## INFORMATION SHOWN
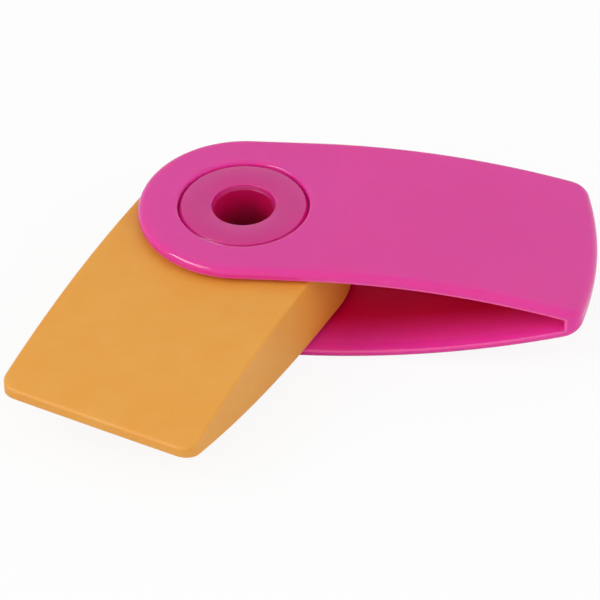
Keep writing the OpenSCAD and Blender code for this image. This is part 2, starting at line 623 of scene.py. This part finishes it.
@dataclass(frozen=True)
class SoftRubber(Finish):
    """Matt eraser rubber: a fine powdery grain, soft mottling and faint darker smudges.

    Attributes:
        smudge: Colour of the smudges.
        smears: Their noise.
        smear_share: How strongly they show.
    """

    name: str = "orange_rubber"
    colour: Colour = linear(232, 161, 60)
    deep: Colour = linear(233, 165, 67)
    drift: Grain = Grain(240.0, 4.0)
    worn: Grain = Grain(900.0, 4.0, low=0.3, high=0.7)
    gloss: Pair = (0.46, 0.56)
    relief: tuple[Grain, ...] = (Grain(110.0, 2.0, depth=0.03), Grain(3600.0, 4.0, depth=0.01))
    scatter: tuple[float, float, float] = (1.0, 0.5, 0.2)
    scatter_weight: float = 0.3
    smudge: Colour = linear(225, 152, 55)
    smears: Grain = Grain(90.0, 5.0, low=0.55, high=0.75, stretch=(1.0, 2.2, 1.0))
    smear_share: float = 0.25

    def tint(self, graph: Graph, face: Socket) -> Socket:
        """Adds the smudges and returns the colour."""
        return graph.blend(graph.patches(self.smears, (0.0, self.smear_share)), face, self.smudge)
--
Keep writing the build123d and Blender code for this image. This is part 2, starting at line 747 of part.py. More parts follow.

## WHAT TO PRODUCE
Which lines above run from the one containing "Keep writing the OpenSCAD" down to the one containing "faint darker smudges."? Repeat exactly those, both ends included, and nothing else.

## FINAL RESULT
Keep writing the OpenSCAD and Blender code for this image. This is part 2, starting at line 623 of scene.py. This part finishes it.
@dataclass(frozen=True)
class SoftRubber(Finish):
    """Matt eraser rubber: a fine powdery grain, soft mottling and faint darker smudges.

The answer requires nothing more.